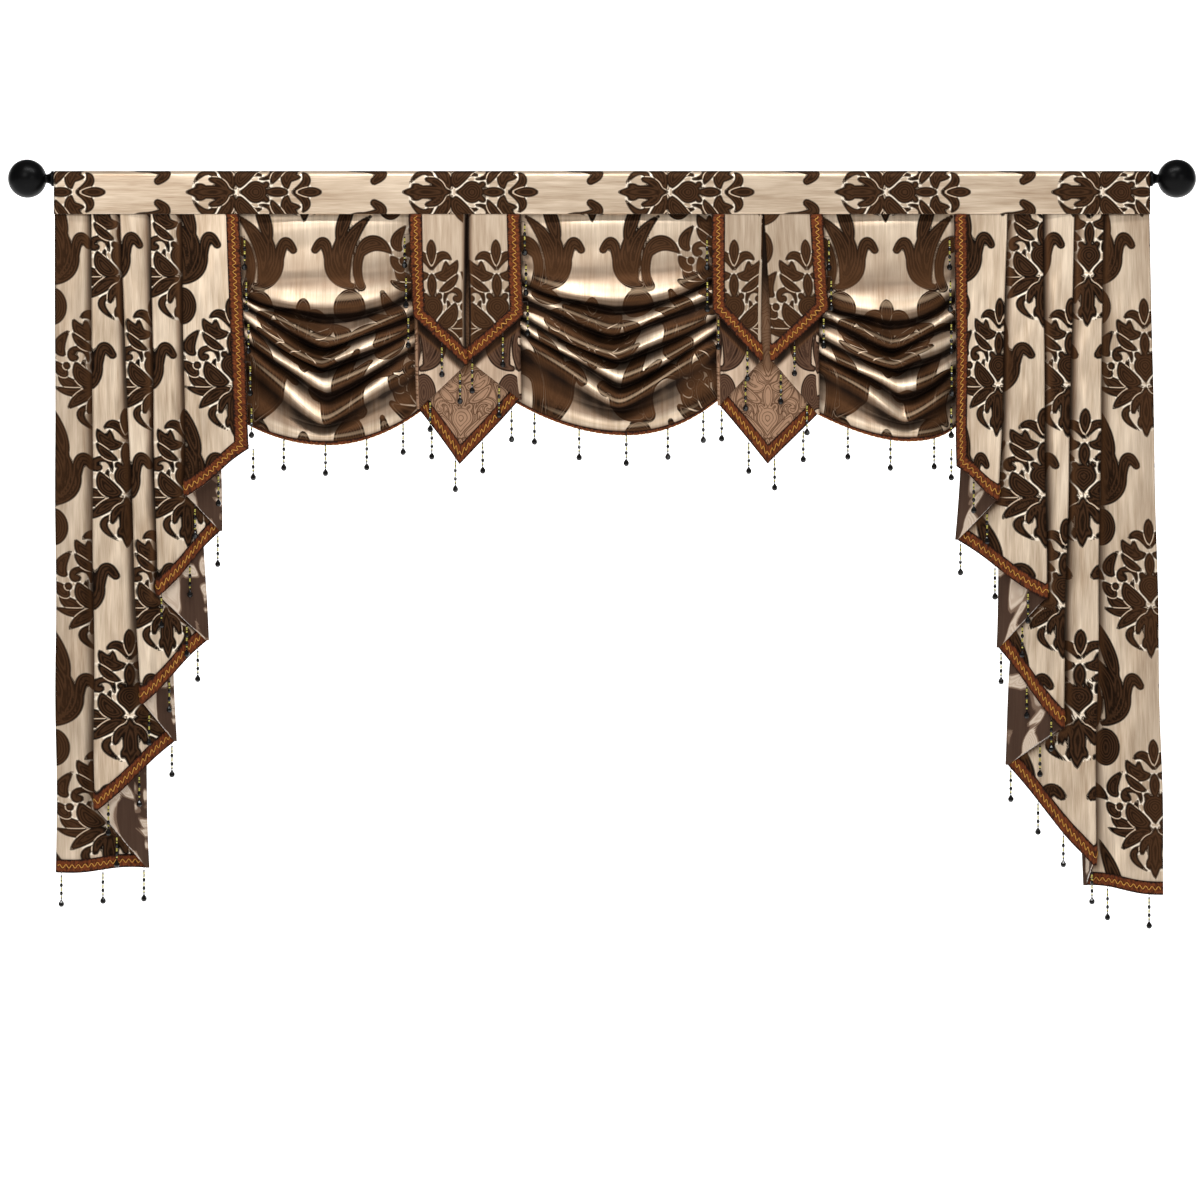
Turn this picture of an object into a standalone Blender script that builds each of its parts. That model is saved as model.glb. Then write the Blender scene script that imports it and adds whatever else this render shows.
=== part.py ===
"""Swag and tail drape on a curtain rod, at real size.

X runs along the rod, Z is up, and the face of the cloth looks along -Y.
The origin is on the rod's axis, half way along it.
"""

import math

import bmesh
import bpy
from mathutils import Vector

MM = 0.001

# Driving dimensions, in metres
VALANCE_WIDTH = 2.000
ROD_RADIUS = 0.0125
FINIAL_RADIUS = 0.035
CLOTH = 0.0014
BRAID_WIDTH = 0.024
BRAID_THICKNESS = 0.0014
GAP = 0.0003
BRAID_GAP = 0.0009
STRAND_SPACING = 0.073
STRAND_LENGTH = 0.062

# Heading: a sleeve round the rod whose front lip covers the tops of the drapes
HEADING_INSET = 0.0015
POCKET_RADIUS = ROD_RADIUS + GAP + CLOTH / 2
LIP_Z = -0.066
LIP_Y = -0.0139
TAPE_Z = -0.0620
TAPE_BACK_Y = 0.0020
POCKET_ARC_STEPS = 10

DRAPE_TOP = TAPE_Z - CLOTH / 2 - GAP
TRIM_TOP = LIP_Z - 0.0005

# Folds of the pleated sheets
ARC_STEPS = 3
PANEL_STEPS = 2
SHEET_ROWS = 7
BRAID_OFFSET = CLOTH / 2 + BRAID_GAP + BRAID_THICKNESS / 2


def lerp(a, b, t):
    return a + (b - a) * t


def smooth(t):
    t = min(max(t, 0.0), 1.0)
    return t * t * (3.0 - 2.0 * t)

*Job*
Please repeat the material above, word for word and in full.

*Task output*
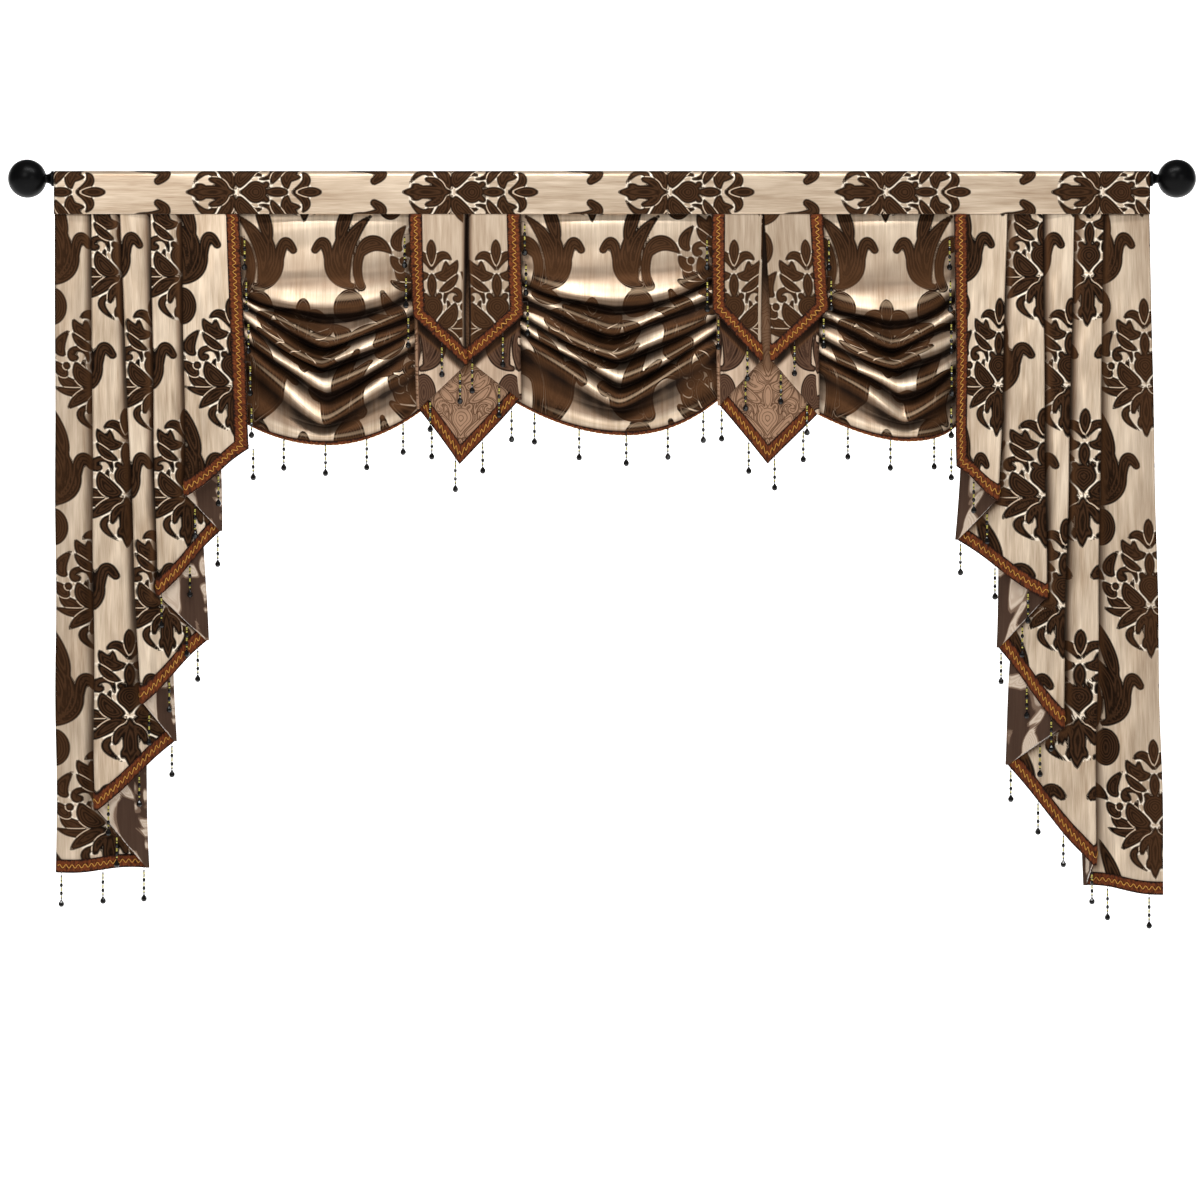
Turn this picture of an object into a standalone Blender script that builds each of its parts. That model is saved as model.glb. Then write the Blender scene script that imports it and adds whatever else this render shows.
=== part.py ===
"""Swag and tail drape on a curtain rod, at real size.

X runs along the rod, Z is up, and the face of the cloth looks along -Y.
The origin is on the rod's axis, half way along it.
"""

import math

import bmesh
import bpy
from mathutils import Vector

MM = 0.001

# Driving dimensions, in metres
VALANCE_WIDTH = 2.000
ROD_RADIUS = 0.0125
FINIAL_RADIUS = 0.035
CLOTH = 0.0014
BRAID_WIDTH = 0.024
BRAID_THICKNESS = 0.0014
GAP = 0.0003
BRAID_GAP = 0.0009
STRAND_SPACING = 0.073
STRAND_LENGTH = 0.062

# Heading: a sleeve round the rod whose front lip covers the tops of the drapes
HEADING_INSET = 0.0015
POCKET_RADIUS = ROD_RADIUS + GAP + CLOTH / 2
LIP_Z = -0.066
LIP_Y = -0.0139
TAPE_Z = -0.0620
TAPE_BACK_Y = 0.0020
POCKET_ARC_STEPS = 10

DRAPE_TOP = TAPE_Z - CLOTH / 2 - GAP
TRIM_TOP = LIP_Z - 0.0005

# Folds of the pleated sheets
ARC_STEPS = 3
PANEL_STEPS = 2
SHEET_ROWS = 7
BRAID_OFFSET = CLOTH / 2 + BRAID_GAP + BRAID_THICKNESS / 2


def lerp(a, b, t):
    return a + (b - a) * t


def smooth(t):
    t = min(max(t, 0.0), 1.0)
    return t * t * (3.0 - 2.0 * t)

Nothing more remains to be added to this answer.